• [Exercise prompt]: Please repeat the records below exactly, from the first line through the line containing "const capFlatDepth = 0.4;", and nothing more.

• [Items]:
§ §
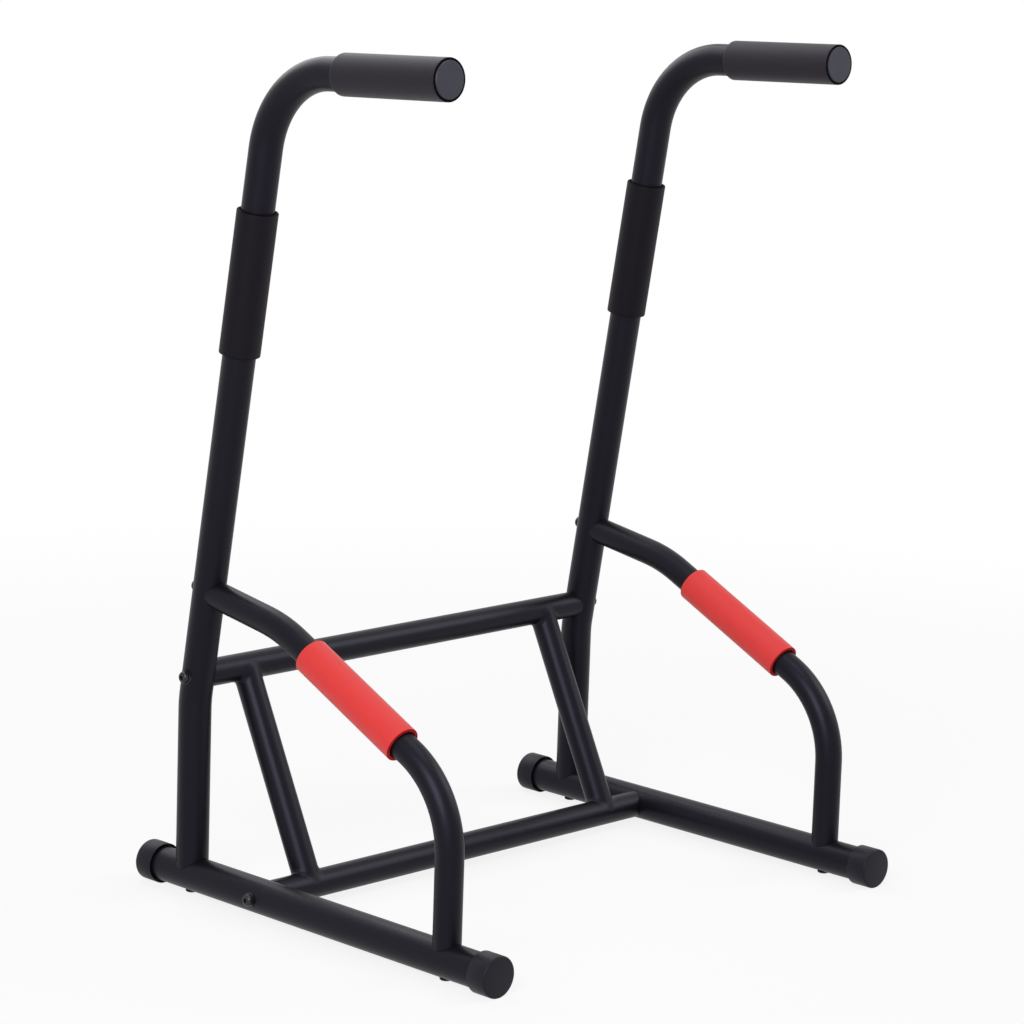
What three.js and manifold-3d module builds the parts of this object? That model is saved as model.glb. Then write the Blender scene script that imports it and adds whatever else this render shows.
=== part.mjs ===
// A dip station: two bent-tube side frames with foam-covered handles and low push-up
// bars, held apart by two braced crossbars. All lengths are in millimetres.
//
// X runs from the left side frame to the right one, the handles point to -Y, which is
// the front, and Z points up. The origin is on the floor, under the middle of the base.
// Heights are measured from the axis of the base tubes, and reaches from the upright's
// foot forward.

import * as THREE from 'three';
import { mergeVertices } from 'three/addons/utils/BufferGeometryUtils.js';
import Module from 'manifold-3d';

const wasm = await Module();
wasm.setup();

// Overall layout
const trackWidth = 635; // between the middle planes of the two side frames
const rearOverhang = 74; // of the base, behind the upright's axis
const frontOverhang = 80; // of the base, in front of the push-up bar's foot

// Fits and cuts
const fitGap = 0.3; // left between two pieces that touch
const overrun = 5; // how far a cutting tool runs past what it cuts

// Base tubes
const baseTubeDiameter = 40;
const baseTubeWall = 2;

// Foot caps, pushed over the ends of the base tubes
const capWall = 3.2;
const capEndThickness = 3.5;
const capLength = 26;
const capEdgeRadius = 1.2;
const capFlatDepth = 0.4; // worn flat that the cap stands on

// Uprights, each one bent tube from the base to the end of the handle
const uprightDiameter = 38;
const uprightWall = 2;
const kneeHeight = 205; // corner where the upright starts to lean forward
const kneeRadius = 120;
const shoulderReach = 115;
const shoulderHeight = 932;
const shoulderRadius = 106;
const handleReach = 386; // to the outer face of the handle's end plug
const handleRise = 10; // of the handle's end over the shoulder corner

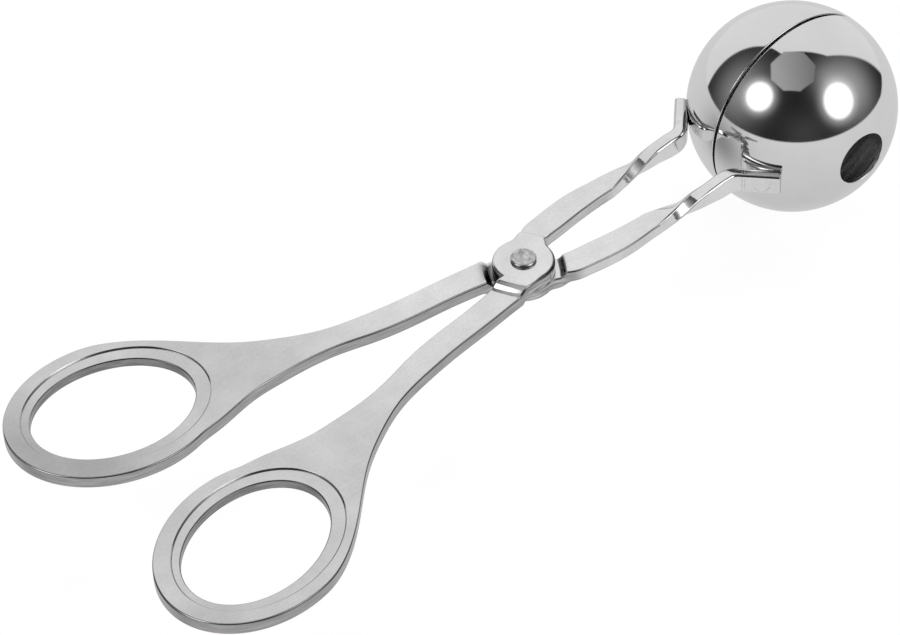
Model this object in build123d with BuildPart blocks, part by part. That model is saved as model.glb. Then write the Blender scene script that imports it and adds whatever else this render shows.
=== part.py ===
from build123d import *
from math import cos, radians, sin, sqrt, tan
import os

# Tongs for shaping meatballs: two identical stamped steel arms crossed on one
# rivet, each carrying half of a hollow ball. All lengths are in millimetres.
# The tongs lie closed along X with the ball at +X, the flats of the arms level
# and the rivet upright. The origin is the middle of the closed tongs.

# Ball and its two cups
ball_diameter = 45.0
cup_wall = 0.9
rim_gap = 0.3
vent_diameter = 12.0
ball_reach = 74.5

# Strip that the arms are stamped from
stock = 3.0
edge_round = 0.3
shank_width = 6.0
branch_width = 6.1
neck_width = 4.8
strip_height = 4.0
foot_height = 5.0

# Finger loop
loop_reach = 87.2
loop_offset = 23.5
loop_length = 45.0
loop_width = 36.4
loop_tilt = 14.5
finger_length = 34.2
finger_width = 25.4
step_margin = 2.5
step_shift = 0.8
step_depth = 0.35
inner_rim_angle = 56.0
rim_arc = 212.0

# Pivot discs, which lie one on the other while the flats share one level
disc_diameter = 13.0
disc_play = 0.1
step_radius = 6.95
step_run = 1.1
step_round = 0.45
step_blend = 2.4
shoulder_radius = 7.15
shoulder_run = 1.1
shoulder_blend = 0.4

# Rivet
rivet_diameter = 4.0
rivet_play = 0.05
head_play = 0.05
head_diameter = 5.4
head_height = 0.7
head_round = 0.2

# Branch between the pivot and the ball
branch_reach = 28.6
branch_offset = 7.3
twist_length = 12.5
strip_offset = 8.2
foot_angle = 46.5
foot_length = 10.3
bend_radius = 3.5
seat_depth = 0.6
seat_gap = 0.05

overrun = 1.0

# Places on the shank are shares of the finger loop's reach and offset. Places on
# a flare are shares along and across the line from the shank to the loop's rim.
# Places on the branch are shares of its reach and offset, and the third share is
# how much of the branch's extra width over the neck a point keeps.
shank_shares = [(0.18, 0.217), (0.29, 0.266), (0.395, 0.334), (0.49, 0.428)]
outer_flare_shares = [(0.175, -0.026), (0.333, -0.03), (0.582, 0.005), (0.825, 0.03)]
inner_flare_shares = [(0.264, 0.044), (0.397, 0.053), (0.542, 0.057), (0.87, 0.013)]
branch_shares = [(0.44, 0.89, 1.0), (0.63, 0.98, 0.9), (0.8, 1.01, 0.5), (1.0, 1.0, 0.0)]
twist_steps = 8

upright_limit_share = 0.01

ball_radius = ball_diameter / 2
disc_radius = disc_diameter / 2
disc_floor = disc_play / 2
disc_top = disc_floor + stock
loop_half_length = loop_length / 2
loop_half_width = loop_width / 2
loop_back = sqrt(
    (loop_half_length * cos(radians(loop_tilt))) ** 2 + (loop_half_width * sin(radians(loop_tilt))) ** 2
)
plate_reach = loop_reach + loop_length
rivet_radius = rivet_diameter / 2
head_radius = head_diameter / 2
head_seat = disc_top + head_play

# Centre line of the foot: it runs along the ball, its inner side let into the ball's surface.
foot_x = cos(radians(foot_angle))
foot_y = sin(radians(foot_angle))
foot_distance = ball_radius - seat_depth + stock / 2
foot_corner_x = ball_reach - foot_distance / foot_y + strip_offset * foot_x / foot_y
foot_corner = (foot_corner_x, strip_offset)
foot_end = (foot_corner_x + foot_x * foot_length, strip_offset + foot_y * foot_length)
strip_end = foot_corner_x - bend_radius

# Middle of the closed tongs, from the ends of the loops to the front of the ball
pivot_x = (loop_reach + loop_back - ball_reach - ball_radius) / 2
upper = Plane((pivot_x, 0, 0), x_dir=(1, 0, 0), z_dir=(0, 0, 1))
lower = Plane((pivot_x, 0, 0), x_dir=(1, 0, 0), z_dir=(0, 0, -1))


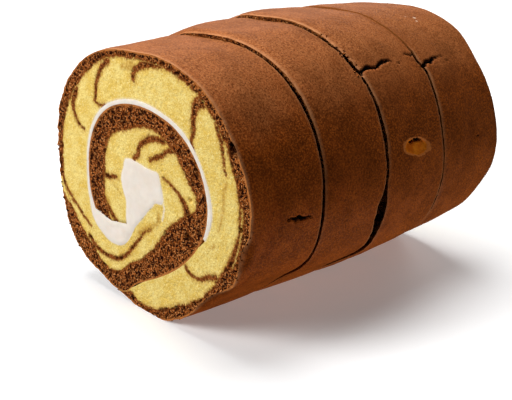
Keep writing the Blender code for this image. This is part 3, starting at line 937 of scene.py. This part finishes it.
def cream_material():
    material, tree, shader = new_material("whipped cream")
    colour = blend(tree, spread(tree, spots(tree, 5.0), 0.3, 0.7),
                   (0.90, 0.79, 0.68), (0.95, 0.85, 0.75))
    tree.links.new(colour, shader.inputs["Base Color"])
    shader.inputs["Roughness"].default_value = 0.5
    shader.inputs["Subsurface Weight"].default_value = 0.2
    shader.inputs["Subsurface Radius"].default_value = (1.0, 0.7, 0.5)
    shader.inputs["Subsurface Scale"].default_value = 0.001
    bump(tree, shader, spots(tree, 1.5, 3.0), 0.1, 0.3)
    return material


# ---------------------------------------------------------------- studio
def look_from(camera_place, azimuth, elevation):
    """A camera's matrix: azimuth 0 looks along +Y, elevation is how far it looks down."""
    turn, tip = math.radians(azimuth), math.radians(elevation)
    forward = Vector((-math.sin(turn) * math.cos(tip), math.cos(turn) * math.cos(tip), -math.sin(tip)))
    rotation = forward.to_track_quat("-Z", "Y").to_matrix().to_4x4()
    return Matrix.Translation(camera_place) @ rotation


def studio():
    scene = bpy.context.scene
    camera = bpy.data.objects.new("camera", bpy.data.cameras.new("camera"))
    camera.data.lens = 69.08
    camera.data.sensor_width = 36.0
    camera.data.clip_start = 0.01
    front_axis = Vector((CORE_X, -LENGTH / 2, CORE_Z))
    camera.matrix_world = look_from((front_axis + Vector((212.5, -157.3, 102.7))) * MM, 46.38, 22.15)
    scene.collection.objects.link(camera)
    scene.camera = camera

    for name, place, target, size, power, gloss in (
            ("overhead", (-0.10, 0.06, 0.62), (0, 0, 0.04), 0.40, 4.2, False),
            ("front left", (-0.34, -0.60, 0.34), (0, -0.03, 0.04), 0.35, 6.6, False),
            ("from the floor", (0.25, 0.08, -0.25), (0, 0, 0.04), 0.25, 0.87, False),
            ("behind", (-0.30, 0.75, 0.22), (0, 0.05, 0.04), 0.35, 3.0, False),
            ("white wall", (-0.58, 0.52, 0.36), (0, 0, 0.07), 0.50, 0.5, True)):
        light = bpy.data.lights.new(name, "AREA")
        light.size = size
        light.energy = power
        lamp = bpy.data.objects.new(name, light)
        aim = Vector(target) - Vector(place)
        lamp.matrix_world = Matrix.Translation(place) @ aim.to_track_quat("-Z", "Y").to_matrix().to_4x4()
        lamp.visible_glossy = gloss
        scene.collection.objects.link(lamp)

    world = bpy.data.worlds.new("studio")
    world.use_nodes = True
    background = world.node_tree.nodes["Background"]
    background.inputs["Color"].default_value = (1.0, 1.0, 1.0, 1.0)
    background.inputs["Strength"].default_value = 0.01
    scene.world = world
    scene.view_settings.view_transform = "Standard"

    half = 2.5
    floor_mesh = bpy.data.meshes.new("floor")
    floor_mesh.from_pydata([(-half, -half, 0), (half, -half, 0), (half, half, 0), (-half, half, 0)],
                           [], [(0, 1, 2, 3)])
    floor = bpy.data.objects.new("floor", floor_mesh)
    scene.collection.objects.link(floor)
    material, _, shader = new_material("pale floor")
    shader.inputs["Base Color"].default_value = (0.88, 0.88, 0.88, 1.0)
    shader.inputs["Roughness"].default_value = 0.9
    shader.inputs["Emission Color"].default_value = (1.0, 1.0, 1.0, 1.0)
    shader.inputs["Emission Strength"].default_value = 0.2
    floor_mesh.materials.append(material)
    floor.visible_diffuse = False
    floor.visible_glossy = False
    floor.visible_shadow = False


# ---------------------------------------------------------------- the cake
def main():
    studio()
    crumb_look, skin_look, cream_look = crumb_material(), skin_material(), cream_material()
    last = len(SLICES) - 1
    chocolate, sizes = [], []
    for number in range(len(SLICES)):
        shown = number in (0, last)
        inner_step, outer_step = COLUMN_STEPS[number]
        front_rows, back_rows = 16 if number == 0 else 8, 16 if number == last else 8
        chocolate.append(sponge_piece(number, "chocolate", [crumb_look, skin_look],
                                      inner_step=inner_step, outer_step=outer_step,
                                      front_rows=front_rows, side_rows=64, back_rows=back_rows))
        sizes.append((front_rows, 64))
        sponge_piece(number, "vanilla", [crumb_look],
                     inner_step=0.5 if shown else 1.6, outer_step=0.5 if shown else 1.0,
                     front_rows=30 if number == 0 else 8, side_rows=2,
                     back_rows=30 if number == last else 8)
        cream_piece(number, cream_look)
    loose_crumbs(chocolate, sizes, crumb_look)


main()
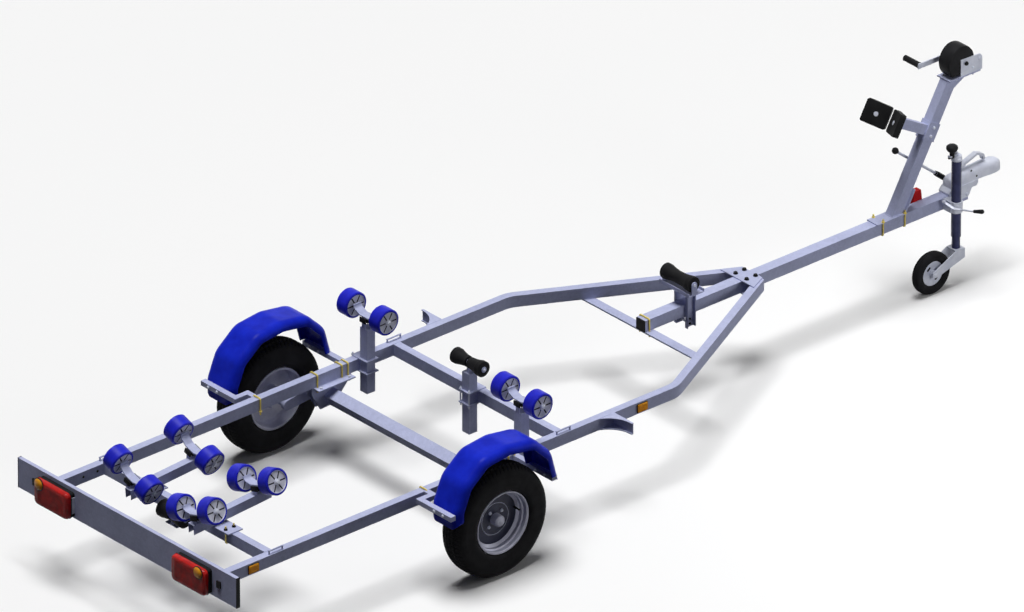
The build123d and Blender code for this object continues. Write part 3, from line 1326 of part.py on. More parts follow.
§ §
• [Response to this exercise]:
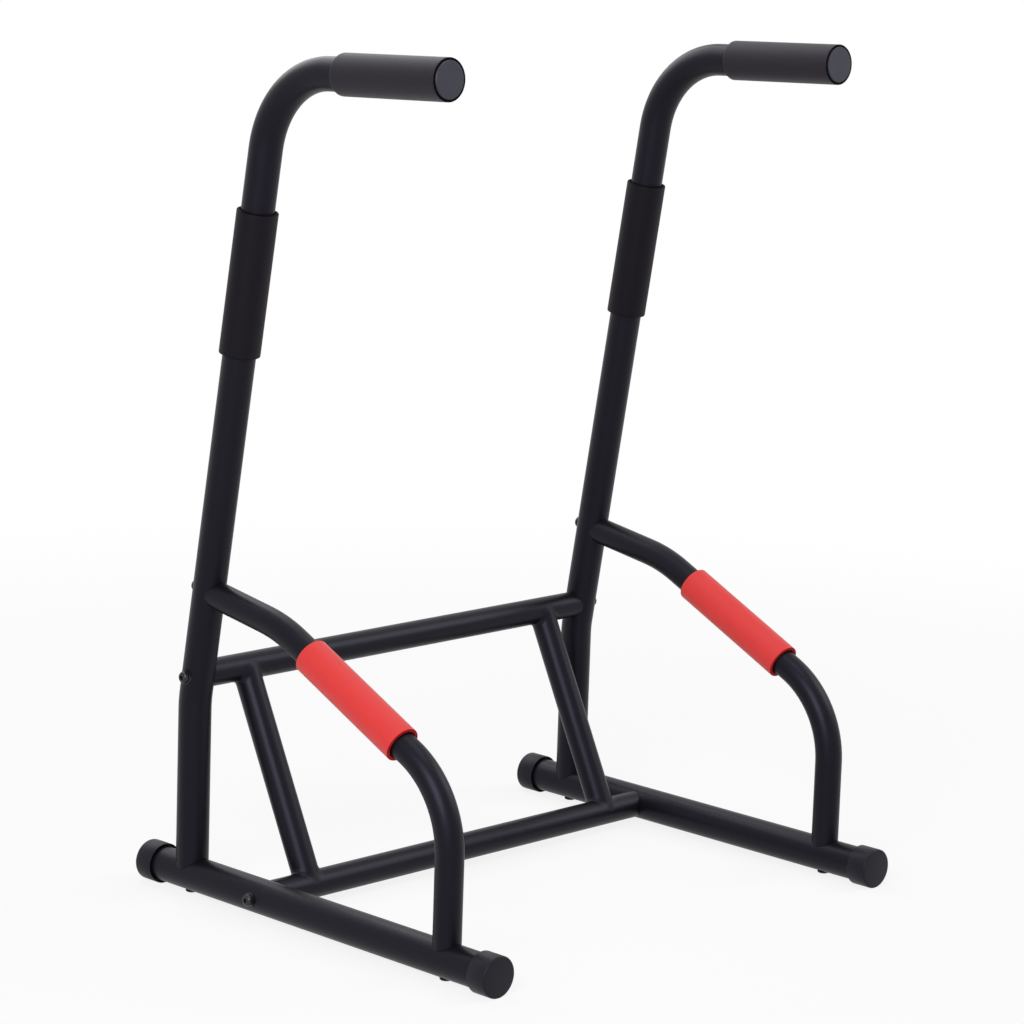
What three.js and manifold-3d module builds the parts of this object? That model is saved as model.glb. Then write the Blender scene script that imports it and adds whatever else this render shows.
=== part.mjs ===
// A dip station: two bent-tube side frames with foam-covered handles and low push-up
// bars, held apart by two braced crossbars. All lengths are in millimetres.
//
// X runs from the left side frame to the right one, the handles point to -Y, which is
// the front, and Z points up. The origin is on the floor, under the middle of the base.
// Heights are measured from the axis of the base tubes, and reaches from the upright's
// foot forward.

import * as THREE from 'three';
import { mergeVertices } from 'three/addons/utils/BufferGeometryUtils.js';
import Module from 'manifold-3d';

const wasm = await Module();
wasm.setup();

// Overall layout
const trackWidth = 635; // between the middle planes of the two side frames
const rearOverhang = 74; // of the base, behind the upright's axis
const frontOverhang = 80; // of the base, in front of the push-up bar's foot

// Fits and cuts
const fitGap = 0.3; // left between two pieces that touch
const overrun = 5; // how far a cutting tool runs past what it cuts

// Base tubes
const baseTubeDiameter = 40;
const baseTubeWall = 2;

// Foot caps, pushed over the ends of the base tubes
const capWall = 3.2;
const capEndThickness = 3.5;
const capLength = 26;
const capEdgeRadius = 1.2;
const capFlatDepth = 0.4; // worn flat that the cap stands on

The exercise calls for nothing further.